* _Written request_: In the listing below, find the line that contains "Model this object" and the line that contains "label_clearance = 0.12". Quote both and every line between them, exactly, and nothing more.

>>>>>

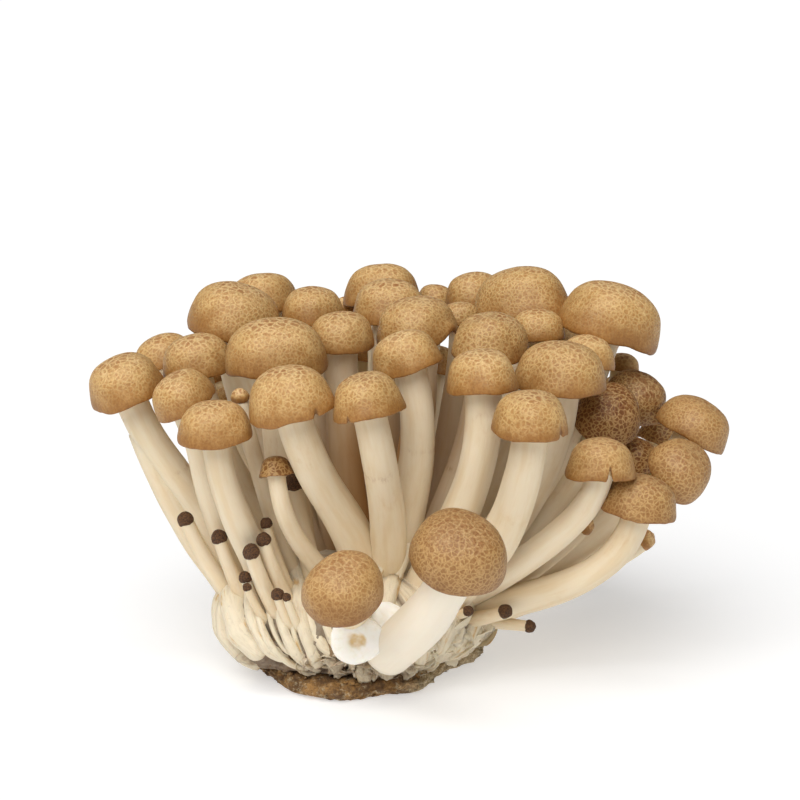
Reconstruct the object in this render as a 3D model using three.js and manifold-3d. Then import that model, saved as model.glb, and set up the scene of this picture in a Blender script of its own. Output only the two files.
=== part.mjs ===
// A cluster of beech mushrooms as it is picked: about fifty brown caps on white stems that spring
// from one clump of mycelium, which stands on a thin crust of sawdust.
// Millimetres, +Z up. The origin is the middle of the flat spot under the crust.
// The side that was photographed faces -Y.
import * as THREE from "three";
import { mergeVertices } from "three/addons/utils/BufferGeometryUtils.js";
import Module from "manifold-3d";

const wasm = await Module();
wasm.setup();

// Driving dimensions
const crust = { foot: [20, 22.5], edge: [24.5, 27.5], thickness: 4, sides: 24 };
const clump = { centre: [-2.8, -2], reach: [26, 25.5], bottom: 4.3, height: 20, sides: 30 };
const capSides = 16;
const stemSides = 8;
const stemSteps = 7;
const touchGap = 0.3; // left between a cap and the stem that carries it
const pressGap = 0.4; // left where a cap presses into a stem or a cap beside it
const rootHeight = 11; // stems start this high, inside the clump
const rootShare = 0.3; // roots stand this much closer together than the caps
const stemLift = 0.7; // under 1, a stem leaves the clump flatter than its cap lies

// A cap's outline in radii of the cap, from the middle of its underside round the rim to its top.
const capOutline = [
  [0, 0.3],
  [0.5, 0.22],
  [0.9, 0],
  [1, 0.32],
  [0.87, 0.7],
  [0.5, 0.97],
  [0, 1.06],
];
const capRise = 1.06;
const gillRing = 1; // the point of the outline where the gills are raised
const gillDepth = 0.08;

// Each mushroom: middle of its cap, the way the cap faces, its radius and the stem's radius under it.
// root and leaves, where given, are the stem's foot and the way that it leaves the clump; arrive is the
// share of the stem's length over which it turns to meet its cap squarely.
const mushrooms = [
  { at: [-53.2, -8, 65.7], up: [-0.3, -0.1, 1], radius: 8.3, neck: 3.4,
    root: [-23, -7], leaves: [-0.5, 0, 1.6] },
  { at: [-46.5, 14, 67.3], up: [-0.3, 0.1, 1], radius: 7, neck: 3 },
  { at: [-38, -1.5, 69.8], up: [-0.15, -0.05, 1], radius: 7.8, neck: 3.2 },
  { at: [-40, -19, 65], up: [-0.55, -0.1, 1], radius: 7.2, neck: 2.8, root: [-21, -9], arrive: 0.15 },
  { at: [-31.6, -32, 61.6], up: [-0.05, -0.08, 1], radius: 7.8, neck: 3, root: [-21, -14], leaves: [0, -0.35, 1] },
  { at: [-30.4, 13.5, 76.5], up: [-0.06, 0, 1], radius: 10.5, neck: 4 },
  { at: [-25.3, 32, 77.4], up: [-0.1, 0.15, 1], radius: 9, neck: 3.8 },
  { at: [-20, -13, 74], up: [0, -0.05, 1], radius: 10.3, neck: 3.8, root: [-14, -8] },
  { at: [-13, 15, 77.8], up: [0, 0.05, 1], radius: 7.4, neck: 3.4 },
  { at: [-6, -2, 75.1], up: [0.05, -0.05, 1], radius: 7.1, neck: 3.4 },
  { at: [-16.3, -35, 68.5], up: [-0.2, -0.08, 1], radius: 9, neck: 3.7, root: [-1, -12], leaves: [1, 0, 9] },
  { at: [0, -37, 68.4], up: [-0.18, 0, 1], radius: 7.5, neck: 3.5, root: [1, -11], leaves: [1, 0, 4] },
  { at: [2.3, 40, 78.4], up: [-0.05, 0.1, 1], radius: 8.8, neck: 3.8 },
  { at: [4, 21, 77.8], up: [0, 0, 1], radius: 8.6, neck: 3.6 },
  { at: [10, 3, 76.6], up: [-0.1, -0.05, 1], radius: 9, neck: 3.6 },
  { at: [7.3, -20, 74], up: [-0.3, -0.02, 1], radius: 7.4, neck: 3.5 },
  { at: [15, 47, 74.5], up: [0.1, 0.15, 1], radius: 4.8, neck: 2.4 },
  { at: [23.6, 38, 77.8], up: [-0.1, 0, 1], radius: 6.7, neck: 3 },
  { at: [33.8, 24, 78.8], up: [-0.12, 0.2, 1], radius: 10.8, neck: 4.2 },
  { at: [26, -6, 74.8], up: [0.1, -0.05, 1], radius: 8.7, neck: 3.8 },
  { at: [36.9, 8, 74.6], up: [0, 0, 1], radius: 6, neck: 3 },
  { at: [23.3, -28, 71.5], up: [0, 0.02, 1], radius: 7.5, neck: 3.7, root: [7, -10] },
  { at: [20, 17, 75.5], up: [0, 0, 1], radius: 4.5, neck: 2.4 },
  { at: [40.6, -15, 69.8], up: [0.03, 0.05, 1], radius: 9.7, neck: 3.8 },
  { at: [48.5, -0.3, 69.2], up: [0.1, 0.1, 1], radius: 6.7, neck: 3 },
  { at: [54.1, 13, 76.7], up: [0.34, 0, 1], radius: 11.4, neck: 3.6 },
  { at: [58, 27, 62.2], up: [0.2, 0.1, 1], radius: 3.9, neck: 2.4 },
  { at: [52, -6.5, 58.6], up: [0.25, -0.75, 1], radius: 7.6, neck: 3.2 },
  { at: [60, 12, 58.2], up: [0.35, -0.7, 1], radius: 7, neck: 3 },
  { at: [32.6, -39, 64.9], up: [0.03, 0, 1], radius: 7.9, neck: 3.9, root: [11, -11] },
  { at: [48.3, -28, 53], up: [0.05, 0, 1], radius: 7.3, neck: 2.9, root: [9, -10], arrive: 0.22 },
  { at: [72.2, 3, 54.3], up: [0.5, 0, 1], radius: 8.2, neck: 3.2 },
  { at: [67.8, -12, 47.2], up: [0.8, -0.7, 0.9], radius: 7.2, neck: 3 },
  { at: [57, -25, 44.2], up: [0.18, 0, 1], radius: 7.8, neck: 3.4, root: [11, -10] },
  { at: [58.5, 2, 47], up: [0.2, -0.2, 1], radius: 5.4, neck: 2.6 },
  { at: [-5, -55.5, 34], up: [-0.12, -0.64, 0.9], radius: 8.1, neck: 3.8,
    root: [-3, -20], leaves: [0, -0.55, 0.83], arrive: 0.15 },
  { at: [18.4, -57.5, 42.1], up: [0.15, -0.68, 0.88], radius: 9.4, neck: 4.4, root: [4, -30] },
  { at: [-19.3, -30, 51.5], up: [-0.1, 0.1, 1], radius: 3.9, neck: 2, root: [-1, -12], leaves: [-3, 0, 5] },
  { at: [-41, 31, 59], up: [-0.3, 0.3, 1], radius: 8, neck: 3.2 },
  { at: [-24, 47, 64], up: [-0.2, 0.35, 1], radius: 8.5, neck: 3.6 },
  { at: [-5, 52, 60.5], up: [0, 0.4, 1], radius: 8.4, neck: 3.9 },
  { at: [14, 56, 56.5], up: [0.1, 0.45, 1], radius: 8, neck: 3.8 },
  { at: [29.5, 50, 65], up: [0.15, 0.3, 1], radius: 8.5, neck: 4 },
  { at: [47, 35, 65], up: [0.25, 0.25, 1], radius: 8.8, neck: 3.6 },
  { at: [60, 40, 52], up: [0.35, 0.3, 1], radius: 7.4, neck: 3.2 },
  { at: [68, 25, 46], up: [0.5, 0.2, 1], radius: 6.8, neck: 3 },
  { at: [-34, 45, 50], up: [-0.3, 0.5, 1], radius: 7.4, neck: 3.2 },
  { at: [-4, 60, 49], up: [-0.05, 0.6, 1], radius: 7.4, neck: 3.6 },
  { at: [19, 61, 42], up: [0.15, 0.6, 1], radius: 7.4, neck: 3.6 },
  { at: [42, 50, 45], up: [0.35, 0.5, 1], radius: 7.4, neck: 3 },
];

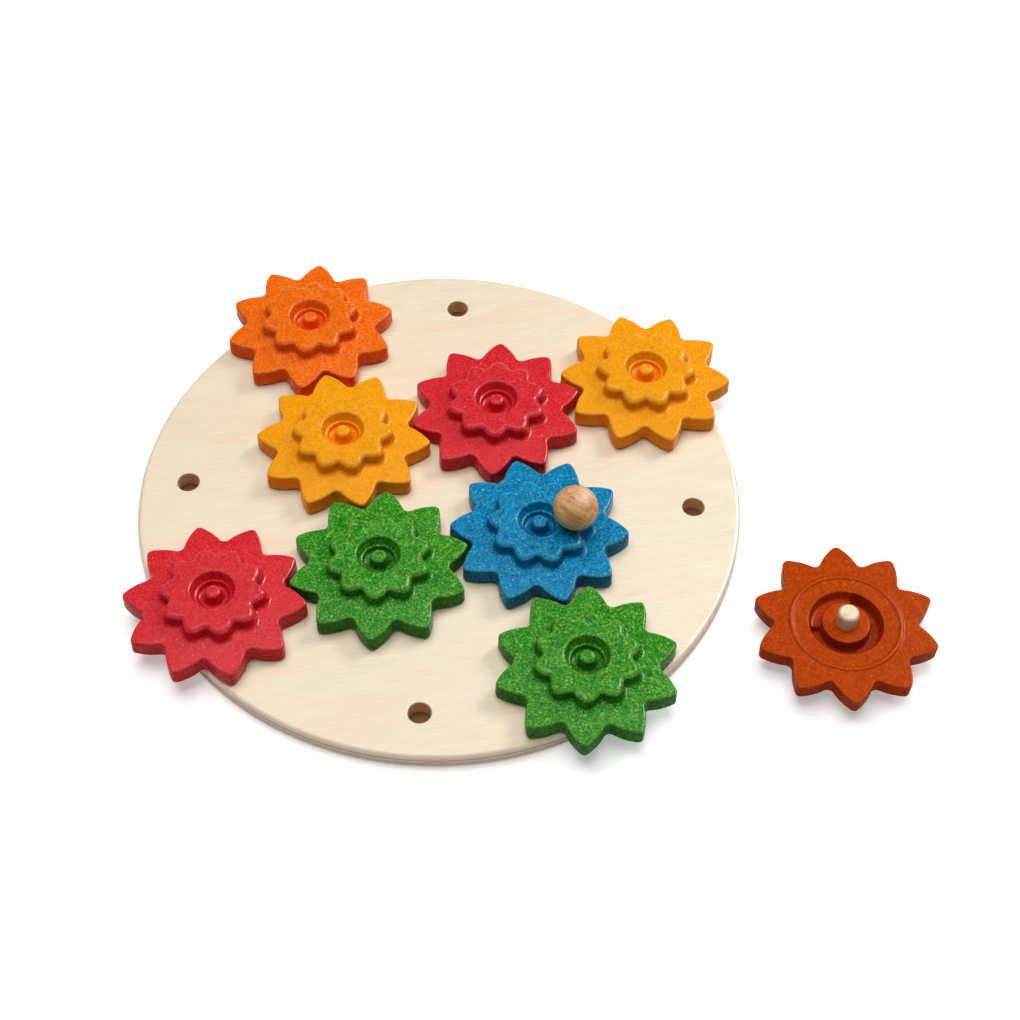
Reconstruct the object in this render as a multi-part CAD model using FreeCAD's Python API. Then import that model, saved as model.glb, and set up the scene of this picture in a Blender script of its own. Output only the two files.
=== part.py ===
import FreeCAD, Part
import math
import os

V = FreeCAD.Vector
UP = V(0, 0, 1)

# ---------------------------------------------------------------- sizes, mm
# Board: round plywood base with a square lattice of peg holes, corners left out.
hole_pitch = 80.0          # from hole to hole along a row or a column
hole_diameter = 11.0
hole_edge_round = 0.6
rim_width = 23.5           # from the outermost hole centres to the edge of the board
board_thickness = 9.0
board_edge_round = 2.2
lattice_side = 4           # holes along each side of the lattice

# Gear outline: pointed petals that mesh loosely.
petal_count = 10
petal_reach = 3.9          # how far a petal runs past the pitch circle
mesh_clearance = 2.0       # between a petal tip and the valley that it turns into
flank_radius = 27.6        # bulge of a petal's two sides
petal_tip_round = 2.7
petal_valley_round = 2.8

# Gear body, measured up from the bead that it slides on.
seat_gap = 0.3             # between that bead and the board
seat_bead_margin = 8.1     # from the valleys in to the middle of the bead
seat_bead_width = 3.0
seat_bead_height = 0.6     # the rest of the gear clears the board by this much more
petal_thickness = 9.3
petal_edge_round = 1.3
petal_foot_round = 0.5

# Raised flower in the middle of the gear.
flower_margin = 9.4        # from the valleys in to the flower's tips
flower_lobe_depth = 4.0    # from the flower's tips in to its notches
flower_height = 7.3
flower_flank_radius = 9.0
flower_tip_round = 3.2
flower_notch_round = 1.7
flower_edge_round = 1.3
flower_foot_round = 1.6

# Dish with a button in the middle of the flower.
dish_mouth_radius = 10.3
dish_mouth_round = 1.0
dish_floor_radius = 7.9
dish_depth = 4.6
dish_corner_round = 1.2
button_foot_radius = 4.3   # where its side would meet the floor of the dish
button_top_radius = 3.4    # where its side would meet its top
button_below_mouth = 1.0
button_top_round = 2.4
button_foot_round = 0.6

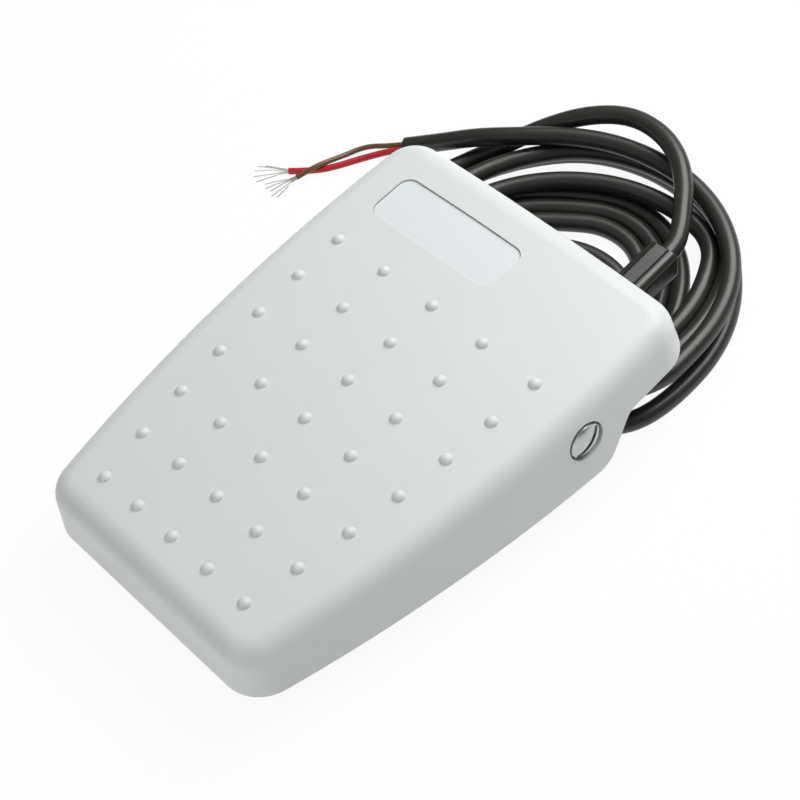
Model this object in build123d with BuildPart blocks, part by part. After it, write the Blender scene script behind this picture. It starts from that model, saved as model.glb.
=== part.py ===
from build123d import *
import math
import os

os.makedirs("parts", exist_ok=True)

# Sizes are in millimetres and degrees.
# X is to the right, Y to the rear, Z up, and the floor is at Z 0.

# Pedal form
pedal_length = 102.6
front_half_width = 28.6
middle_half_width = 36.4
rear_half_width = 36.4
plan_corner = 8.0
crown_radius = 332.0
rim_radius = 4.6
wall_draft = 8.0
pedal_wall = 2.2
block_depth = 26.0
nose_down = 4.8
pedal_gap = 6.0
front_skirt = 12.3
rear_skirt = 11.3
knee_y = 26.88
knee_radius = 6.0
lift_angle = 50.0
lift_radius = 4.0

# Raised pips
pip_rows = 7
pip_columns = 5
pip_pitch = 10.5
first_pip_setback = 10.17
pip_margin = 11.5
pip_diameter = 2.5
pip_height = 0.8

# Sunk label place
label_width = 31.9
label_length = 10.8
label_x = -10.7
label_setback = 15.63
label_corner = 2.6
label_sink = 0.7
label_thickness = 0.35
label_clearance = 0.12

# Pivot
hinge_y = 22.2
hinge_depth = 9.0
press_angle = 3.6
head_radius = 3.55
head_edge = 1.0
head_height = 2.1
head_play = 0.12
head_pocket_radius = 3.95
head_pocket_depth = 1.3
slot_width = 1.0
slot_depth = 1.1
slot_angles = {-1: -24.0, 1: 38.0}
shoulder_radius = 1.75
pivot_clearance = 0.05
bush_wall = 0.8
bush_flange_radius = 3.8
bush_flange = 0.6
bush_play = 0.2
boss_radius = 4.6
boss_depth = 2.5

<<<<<

* _In response_:
Model this object in build123d with BuildPart blocks, part by part. After it, write the Blender scene script behind this picture. It starts from that model, saved as model.glb.
=== part.py ===
from build123d import *
import math
import os

os.makedirs("parts", exist_ok=True)

# Sizes are in millimetres and degrees.
# X is to the right, Y to the rear, Z up, and the floor is at Z 0.

# Pedal form
pedal_length = 102.6
front_half_width = 28.6
middle_half_width = 36.4
rear_half_width = 36.4
plan_corner = 8.0
crown_radius = 332.0
rim_radius = 4.6
wall_draft = 8.0
pedal_wall = 2.2
block_depth = 26.0
nose_down = 4.8
pedal_gap = 6.0
front_skirt = 12.3
rear_skirt = 11.3
knee_y = 26.88
knee_radius = 6.0
lift_angle = 50.0
lift_radius = 4.0

# Raised pips
pip_rows = 7
pip_columns = 5
pip_pitch = 10.5
first_pip_setback = 10.17
pip_margin = 11.5
pip_diameter = 2.5
pip_height = 0.8

# Sunk label place
label_width = 31.9
label_length = 10.8
label_x = -10.7
label_setback = 15.63
label_corner = 2.6
label_sink = 0.7
label_thickness = 0.35
label_clearance = 0.12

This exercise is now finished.